ROANOKE TIMES

                         Roanoke Times
                 Copyright (c) 1995, Landmark Communications, Inc.

DATE: FRIDAY, March 30, 1990                   TAG: 9003300196
SECTION: BUSINESS                    PAGE: B4   EDITION: METRO  
SOURCE: GEORGE KEGLEY BUSINESS EDITOR
DATELINE:                                 LENGTH: Medium


ROANOKE WOOS; THE VALLEY WINS

Ed Couvrette's selection of a vacant Salem factory in which to make automatic teller machine shelters comes 1 1/2 years after he began studying Roanoke Valley sites.

Couvrette, president of Couvrette Building Systems, saw the former Gardner-Denver plant in Salem when he first looked at sites in the Roanoke area, but he looked at about a dozen other sites and buildings in Roanoke and Roanoke County before he made the final choice.

"Finding Roanoke was a real special thing for us," Couvrette said Thursday. Bill Ross of CorEast Savings Bank, a customer of the California company, brought Couvrette to the Roanoke Valley.

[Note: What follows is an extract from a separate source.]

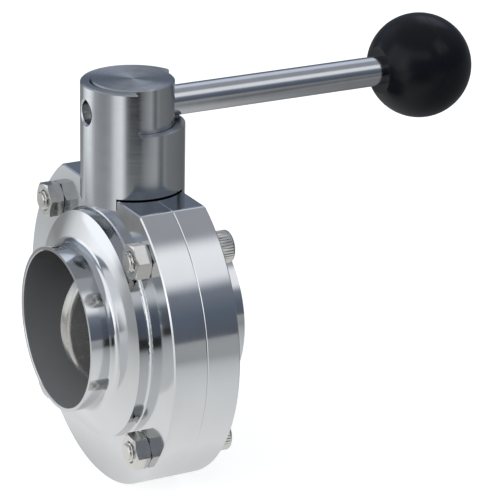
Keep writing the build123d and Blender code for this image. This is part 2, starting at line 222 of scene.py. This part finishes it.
# White table. Metal doesn't see it as the camera does: glossy rays get the tones below instead,
# bright near the valve, shaded right under it, and darker or lighter further off, by azimuth. They
# were set by comparing what each surface mirrors with the photograph, so they are this studio's
# and not a real table's. Each tone is (azimuth in degrees, how bright), at the middle and at the
# far distance.
table = {
    "paper": "#f2f2f0",
    "cameraGlow": 0.68,              # lifts the table to white for the camera
    "near": 0.97,                    # how bright metal sees it beside the valve
    "distances": (0.04, 0.24, 0.34),    # metres from the valve: near, middle and far
    "rightSqueeze": 2.0,             # times less far that the bright part reaches towards +X
    "shadeMiddle": (0.012, 0.015),   # metres, where the valve shades the table most
    "shadeReach": (0.030, 0.050),    # metres along X and Y
    "shadeEdges": (0.6, 1.2),        # share of the reach where the shade starts to lift and ends
    "shade": 0.66,                   # how much of the near light the shade leaves
    "size": 6.0,                     # metres across
    "middleTones": [(-180, 0.40), (-168, 0.55), (-158, 0.70), (-150, 0.20), (-138, 0.28),
                    (-125, 0.50), (-105, 0.42), (-85, 0.42), (-72, 0.62), (-62, 1.0),
                    (-50, 1.0), (-43, 0.75), (-36, 0.52), (-12, 0.48), (5, 0.55), (18, 0.68),
                    (26, 0.66), (34, 0.42), (45, 0.34), (110, 0.31), (130, 0.35), (150, 0.32),
                    (180, 0.40)],
    "farTones": [(-180, 0.30), (-165, 0.32), (-155, 0.90), (-138, 1.35), (-127, 1.15),
                 (-115, 0.50), (-100, 0.38), (-88, 0.36), (-76, 0.44), (-64, 0.95),
                 (-50, 1.20), (-45, 0.85), (-38, 0.20), (-30, 0.05), (-10, 0.02), (0, 0.19),
                 (12, 0.34), (25, 0.47), (33, 0.26), (39, 0.16), (46, 0.34), (55, 0.26),
                 (110, 0.18), (125, 0.16), (135, 0.30), (150, 0.10), (170, 0.20), (180, 0.30)],
    "tint": (0.98, 1.0, 1.015),      # red, green and blue of those tones
}


def addTones(tree, turn, tones):
    # A ramp round the table, from the back by way of the left and the front to the back again
    ramp = addNode(tree, "ShaderNodeValToRGB", links={"Fac": turn})
    fillRamp(ramp, [((angle + 180) / 360, (*[tone * tint for tint in table["tint"]], 1.0))
                    for angle, tone in tones])
    return ramp.outputs["Color"]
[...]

With Ralph Mabes, a real estate agent, Couvrette looked at Roanoke's shell building, a building site off King Street in Northeast Roanoke, other locations along Virginia 419 and a variety of places throughout the Roanoke Valley.

During the selection process, Couvrette brought a group of 15 managers and wives to Roanoke for a two-day tour of the valley, a presentation on Roanoke schools and a look at housing. Phil Sparks of Roanoke's Economic Development Department and Mark Heath, executive director of Roanoke Regional Partnership, flew to California to help Couvrette make up his mind.

As his industry expands, Couvrette said, "you don't want to jump the gun. You want to be there with the right timing. We were sold on the Roanoke area a long time ago but the timing wasn't right."

Couvrette gave Roanoke high marks for its school system, "superior" to California's, and he found "a good bunch of handball players at the YMCA."

The city of Salem "made it clear there would be no problems in setting up and getting permits. We don't hear that in California. We have so many bureaucracies."

Joe Yates, director of planning and development in Salem, said Couvrette wanted an existing building "and he got what he wanted."

Brian Wishneff, economic development chief for Roanoke, said Couvrette is the third company - after Tweeds and Arkay Packaging - locating outside Roanoke "after we showed them sites." Tweeds and Arkay, both brought to the Roanoke Valley by contacts in Roanoke, are building plants at the Roanoke-Botetourt Industrial Park near Bonsack.

During the Arkay search for a site for its cosmetics packaging business, Sparks arranged a meeting at the VIP lounge in Roanoke Regional Airport so company officials could confer with representatives of all valley governing bodies.

During the wooing of Arkay, Howard Kaneff, company chairman, came from his Long Island offices to trade Republican Party conversation with Roanoke Mayor Noel Taylor at a Hotel Roanoke breakfast.

Jennifer Freeman, a New York consultant who helped Arkay find its site, said the Roanoke economic development staff "gave us a real red-carpet treatment but we felt from the beginning that they were selling the area and not the city over the others."